Sonra bazen yakınımdaki bir kayaya çiftler otururdu. Çoğu benim yaşlarımdaydı. El ele tutuşmuş denize bakarlarken, benim aklımdan geçenlerin neden tek bir tanesi bile onların aklına uğramıyordu?
“Nereden biliyorsun?” diyebilirsiniz.

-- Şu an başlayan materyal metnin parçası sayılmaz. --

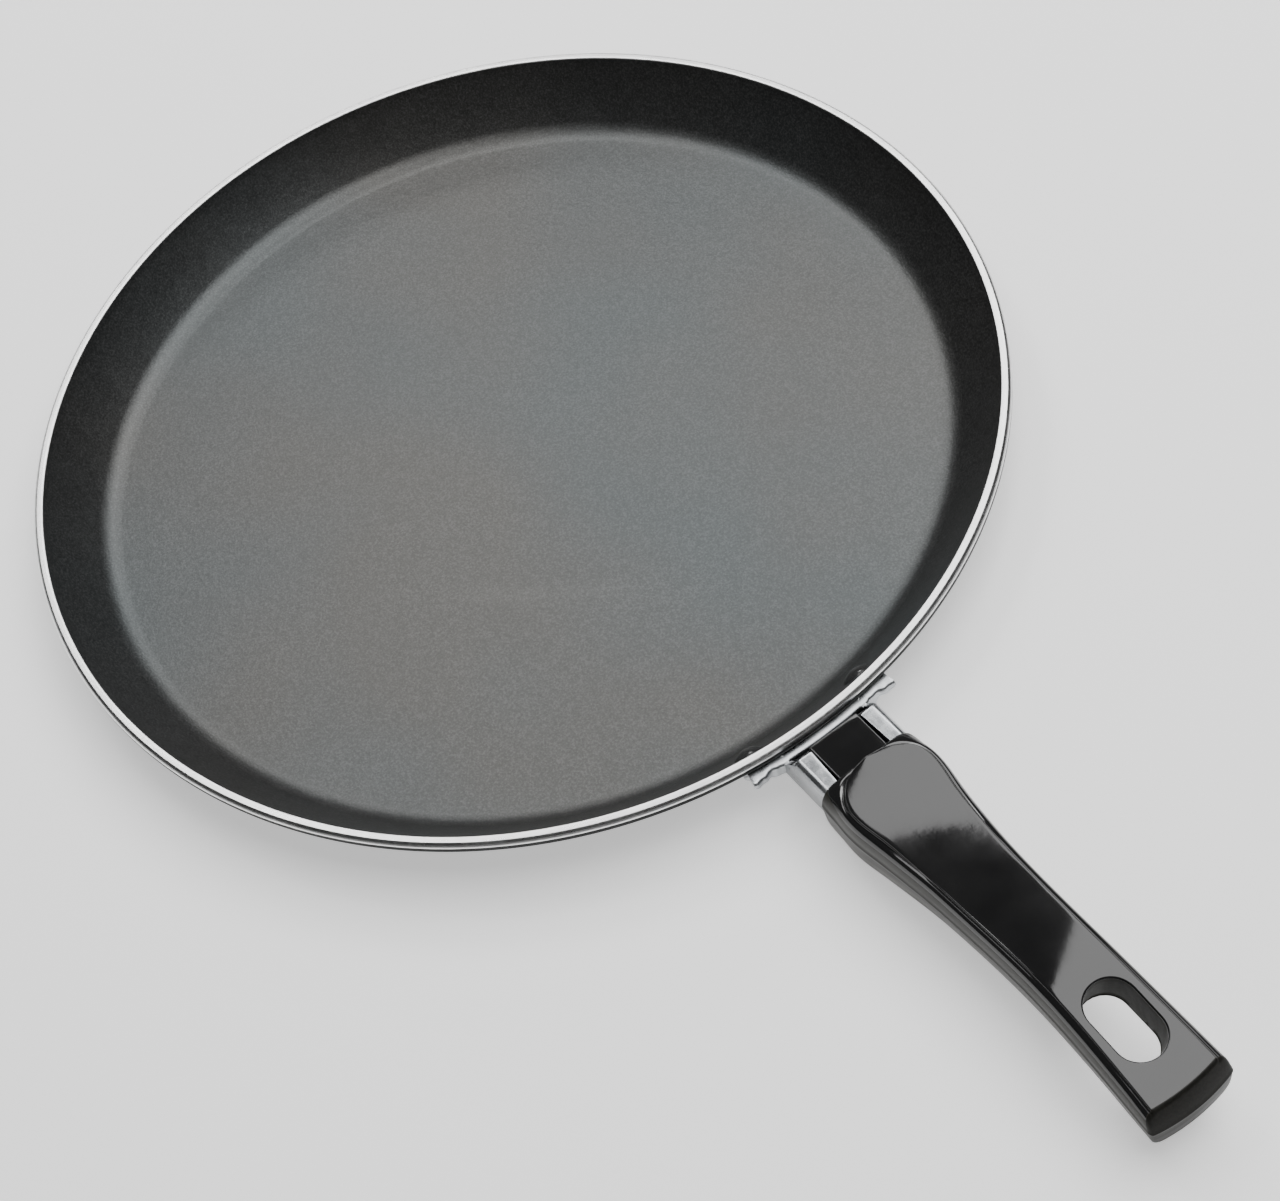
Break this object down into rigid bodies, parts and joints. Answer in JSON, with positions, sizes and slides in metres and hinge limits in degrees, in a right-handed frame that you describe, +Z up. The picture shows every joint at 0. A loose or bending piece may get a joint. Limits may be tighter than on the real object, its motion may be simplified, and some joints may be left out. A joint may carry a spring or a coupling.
{
  "type": "crepe pan",
  "caption": "Shallow crepe pan with a low flared wall, dark non-stick coat, bare metal rim, riveted steel bracket and black moulded handle with a hanging slot.",
  "frame": {"origin": "centre of the pan's flat underside", "axes": "+X from the pan's centre along the handle, +Z up out of the pan, +Y to the left when looking along +X from above"},
  "size_m": [0.3895, 0.2592, 0.0256],
  "materials": {
    "coated_body": "satin dark non-stick coat inside, black outside, bare rim",
    "bracket_steel": "bright stamped sheet",
    "rivet_coated": "satin dark coat",
    "handle_black": "black phenolic moulding",
    "fastener_steel": "zinc plated",
    "insert_brass": "turned"
  },
  "bodies": {
    "root": {"pan_body": "coated_body", "rivet_left": "rivet_coated", "rivet_right": "rivet_coated", "handle_bracket": "bracket_steel", "handle": "handle_black", "handle_screw": "fastener_steel", "lock_washer": "fastener_steel", "threaded_insert": "insert_brass"}
  },
  "joints": []
}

Bu belliydi çünkü kimi zaman, fazlaca uzayan sessizlikler, “Hava ne güzel di mi bugün?”, “Ay deniz nasıl da durgun...”, “Yüzmeyi sever misin sen de?”, “Bu yaz birlikte tatile gitsek sizinkiler izin verir mi ki?” benzeri cümlelerle bozuluyordu...
Bir deniz kıyısı mesela, ıssız bir yer, açıklarda bir deniz feneri...
Yıllardır hiç hayal kurmamıştım.
Tüm ağırlıklarım yere çökmüşken, içimdeki karanlığı yanıltmak istediysem de buna gücüm kalmamıştı.
Bu manzara şimdilik böyle en iyisiydi...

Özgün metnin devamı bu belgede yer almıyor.